Donnerstag, 14. April 2016

IC-7300 Quo Vadis?

Gestern Abend hat sich auf meinem IC-7300 zum ersten Mal die Overflow-Anzeige bei ausgeschalteten Vorverstärkern gemeldet. Auf 10 und 14 MHz. Die Antenne ist eine Inverted L, 12m hoch, 43m lang, abgestimmt mit einem automatischen Tuner am Speisepunkt.

Natürlich benutze ich Vorverstärker in der Regel nicht. Die Empfindlichkeit der meisten KW-Transceiver ist in unserer, mit Elektronikschrott verseuchten, Gesellschaft ohne VV genügend hoch. Höchstens auf 50 MHz kommt man in Versuchung, den VV einzuschalten, wenn mal zwischen den starken Sporadic E Signalen eine schwache Station aus Übersee auftaucht.

Wären die Filter beim IC-7300 nicht so groß wie Scheunentore, wäre das Problem wohl halb so schlimm. 10 und 14 MHz mit einem einzigen Bandpass abzudecken, war wohl nicht gerade eine Glanzidee, zumal dieses Filter nur eine geringe Flankensteilheit aufweist.
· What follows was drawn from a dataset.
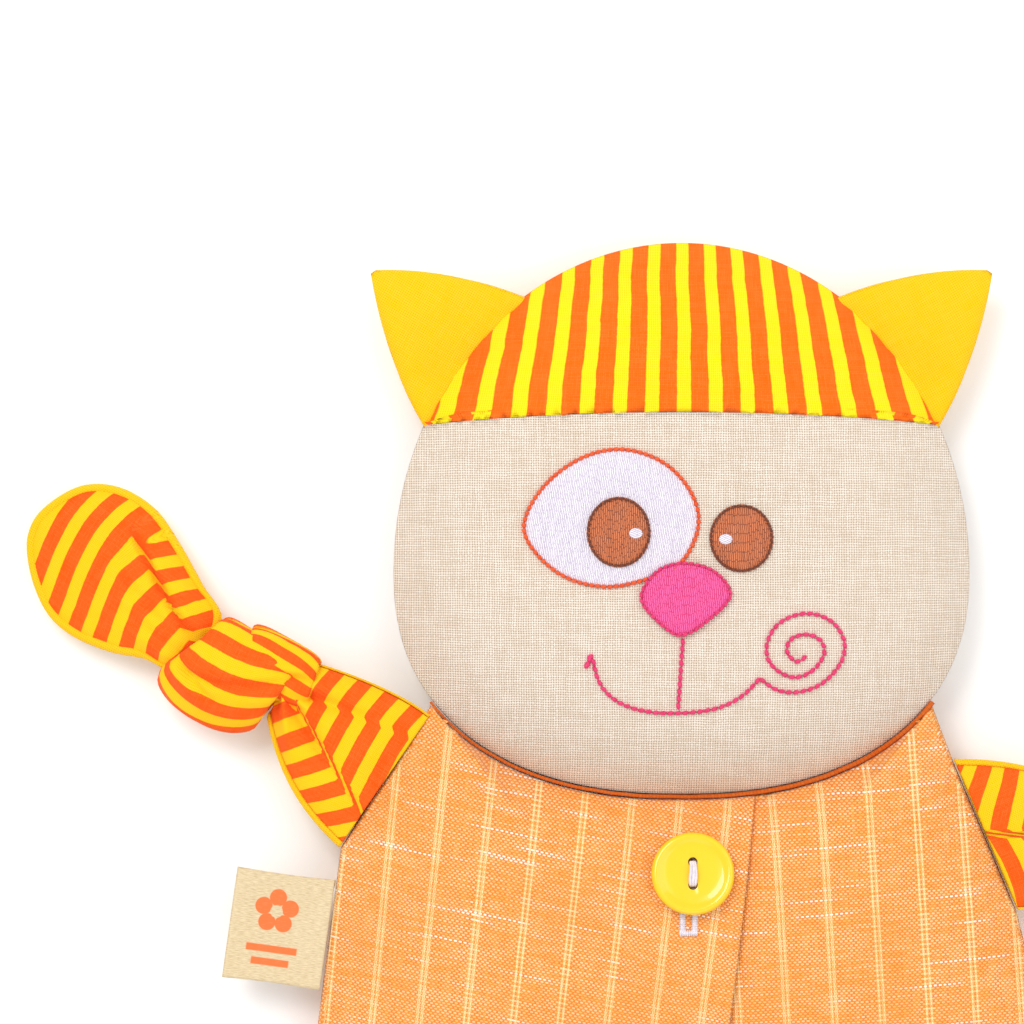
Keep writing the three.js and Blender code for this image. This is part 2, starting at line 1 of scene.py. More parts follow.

Aber es gibt auch eine gute Nachricht: Im Gegensatz zu den klassischen Empfängern wirkt der RF-Gain nicht auf die AGC, sondern steuert einen stufenlosen Abschwächer, vor dem AD-Wandler. Nämlich den da.
So dreht man beim Aufflackern der Overflow-Anzeige einfach den RF-Regler zurück, bis wieder Ruhe im Karton ist. Ob mit oder ohne Vorverstärker.

Während es in der IC-7300 Yahoo-Gruppe verdächtig ruhig ist, und die Koryphäen abgetaucht zu sein scheinen, erreichen mich viele interessante Zuschriften.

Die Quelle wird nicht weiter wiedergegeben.